Kadın örgütleri kadına yönelik şiddet davalarında ‘’taraftır’’ ve kadın örgütlerinin müdahilliğinin ve şiddet gören kadınlar ile yanyana olmamızın yasal olarak tanımlanması gerekmektedir. Şiddete ilişkin her türlü davada kadın örgütlerinin müdahilliğinin düzenlenmesi, sürecin en başından bu yana ısrarcı bir şekilde üzerinde durduğumuz bir konu oldu. Ne var ki, yasa taslağında bu husus ‘’davaya katılma’’ başlığı altında sadece bakanlığın müdahalesi, davaya katılması şeklinde düzenlendi.
Yasanın uygulayıcılarının, yasanın uygulanması bakımından şiddetin var olan meşruiyetinin elimine edilmesi için, kadının insan hakları, toplumsal cinsiyet, eşitlik konusunda eğitim almalarının uygulamada yaşanan sıkıntıları ortadan kaldırmak için önemli olduğunu defalarca dile getirdik. Bu eğitimler, basit bir şiddet eğitimi değil, gerçek anlamda, öğrenilmiş toplumsal cinsiyet rolleri, cinsiyet ayrımcılığı yasakları, kadının insan hakları ve eşitlik olgularına dayanmak zorundadır. Bu eğitimin, yasanın temel uygulayıcıları olarak karşımıza çıkan hakim ve savcılara verilmesinin de bu noktada önemi büyüktü. Her ne kadar mevcut yasada, kamu kurum ve kuruluşları, kamu kurumu niteliğindeki personel ve üyelerinin eğitimi düzenlenmiş olsa da hakim ve savcıların toplumsal cinsiyet eğitimi sürecine dahil edilmemeleri önemli bir eksiklik olarak karşımıza çıkıyor.

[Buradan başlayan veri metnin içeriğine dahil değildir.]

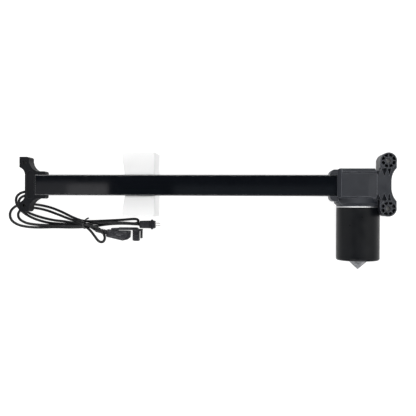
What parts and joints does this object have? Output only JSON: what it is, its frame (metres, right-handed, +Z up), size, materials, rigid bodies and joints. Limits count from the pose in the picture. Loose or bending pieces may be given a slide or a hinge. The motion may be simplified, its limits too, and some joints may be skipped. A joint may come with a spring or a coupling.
{
  "type": "linear actuator",
  "caption": "Rail-type electric linear actuator: motor, worm gearbox and lead screw drive a white cross slider along a channel rail, with two tied leads.",
  "frame": {"origin": "under the middle of the bounding box, on the floor the actuator lies on", "axes": "+X along the rail towards the gearbox, +Y from the motor's end towards the rail, +Z up, out of the rail's front"},
  "size_m": [0.5922, 0.1719, 0.071],
  "materials": {
    "rail_paint": "satin dark grey paint",
    "bracket_plastic": "matt black moulding",
    "zinc_steel": "satin",
    "housing_plastic": "fine-grained satin moulding",
    "screw_steel": "rolled, lightly oiled",
    "bearing_steel": "ground",
    "bronze": "satin",
    "wheel_plastic": "natural",
    "plate_steel": "satin",
    "motor_paint": "gloss black paint",
    "cap_silver": "bright, faceted",
    "ferrite": "matt",
    "phenolic": "matt",
    "graphite": "matt",
    "core_steel": "satin",
    "copper": "satin",
    "slider_plastic": "satin white moulding",
    "nut_plastic": "natural",
    "tube_steel": "drawn",
    "switch_plastic": "satin",
    "plunger_plastic": "satin",
    "harness_pvc": "satin",
    "cable_rubber": "satin black",
    "tie_nylon": "satin black",
    "plug_plastic": "satin black",
    "contact_plate": "bright"
  },
  "bodies": {
    "housing": {"rail": "rail_paint", "end_bracket": "bracket_plastic", "bracket_screws": "zinc_steel", "screw_end_bush": "bronze", "screw_front_bush": "bronze", "gearbox_front_shell": "housing_plastic", "gearbox_rear_shell": "housing_plastic", "housing_screws": "zinc_steel", "bearing_outer_race": "bearing_steel", "bearing_balls": "bearing_steel", "motor_flange_plate": "plate_steel", "motor_can": "motor_paint", "motor_end_cap": "cap_silver", "motor_magnets": "ferrite", "brush_plate": "phenolic", "motor_brushes": "graphite", "motor_screws": "zinc_steel", "motor_front_bearing": "bearing_steel", "motor_rear_bush": "bronze", "worm_end_bush": "bronze", "limit_switch_left": "switch_plastic", "limit_switch_right": "switch_plastic", "inner_harness": "harness_pvc", "cable_grommet": "cable_rubber", "plug_cord": "cable_rubber", "connector_cord": "cable_rubber", "cable_tie": "tie_nylon", "plug_body": "plug_plastic", "plug_pins": "contact_plate", "connector_strain_relief": "plug_plastic", "connector_shell": "plug_plastic", "connector_contacts": "contact_plate", "connector_lock_clip": "plug_plastic"},
    "carriage": {"slider_block": "slider_plastic", "guide_pads": "nut_plastic", "drive_nut": "nut_plastic", "nut_screws": "zinc_steel", "cross_tube": "tube_steel"},
    "screw": {"lead_screw": "screw_steel", "worm_wheel": "wheel_plastic", "thrust_collar": "zinc_steel", "bearing_spacer": "zinc_steel", "bearing_inner_race": "bearing_steel", "lock_nut": "zinc_steel"},
    "rotor": {"worm_shaft": "screw_steel", "armature_core": "core_steel", "armature_windings": "copper", "commutator": "copper"},
    "plunger_left": {"switch_plunger_left": "plunger_plastic"},
    "plunger_right": {"switch_plunger_right": "plunger_plastic"}
  },
  "joints": [
    {"name": "carriage_slide", "type": "slide", "parent": "housing", "child": "carriage", "axis": [1, 0, 0], "range_m": [-0.078, 0.24]},
    {"name": "screw_spin", "type": "hinge", "parent": "housing", "child": "screw", "pos_m": [0, 0.0375, 0.0515], "axis": [1, 0, 0], "range_deg": [-14460, 4740]},
    {"name": "motor_spin", "type": "hinge", "parent": "housing", "child": "rotor", "pos_m": [0.2272, 0, 0.0315], "axis": [0, 1, 0], "range_deg": [-140900, 432500]},
    {"name": "plunger_left_press", "type": "slide", "parent": "housing", "child": "plunger_left", "axis": [-1, 0, 0], "range_m": [0, 0.0008], "stiffness_N_per_m": 300},
    {"name": "plunger_right_press", "type": "slide", "parent": "housing", "child": "plunger_right", "axis": [1, 0, 0], "range_m": [0, 0.0008], "stiffness_N_per_m": 300}
  ],
  "couplings": [
    {"joint": "screw_spin", "follows": "carriage_slide", "rad_per_m": -1047.2},
    {"joint": "motor_spin", "follows": "carriage_slide", "rad_per_m": 31416}
  ]
}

Son olarak, 15 Ocak`tan sonra yapılan çalışmaları da içeren yasa taslağının son hali, Kadının Statüsü Genel Müdürlüğü web sitesinde yayınlandı. Bundan sonraki süreçte, yasadaki olumlu noktalar nezdinde kazanımlarımızın kaybedilmemesi, eksikliklerin ise yeni formüller ile geliştirilmesi için mücadelemiz devam ediyor.
Kadına yönelik şiddetle mücadele politik bir mücadeledir. Şiddeti meşru gören bir anlayışın karşısında duran bir mücadeledir. Her gün beş kadının öldürdüğü bir ülkede, bu mücadele içerisinde sözümü kurarken Charlotte Bunch`un sözünü hatırlıyorum hep; “bir ulusal ya da etnik grup erkeklerin kadınları öldürdüğü veya sakatladığı oranda bir diğer gruba zarar verseydi bu durum olağanüstü hal ya da savaş ilanını gerektirirdi.“
Sözümüz yasal mücadeleye geldiğinde ise, perspektifi değiştirmek bu meşruiyet anlayışını ve eşitsizliği ortadan kaldırmak için bütün yasal düzen içerisinde; yeni şiddet yasasının yasalaşma sürecinden uygulanamasına kadar; anayasadan, iş kanununa, ceza kanuna kadar bütün mevzuata dair sözümüzün bitmediği bir noktada olduğumuzu vurgulamak gerekiyor.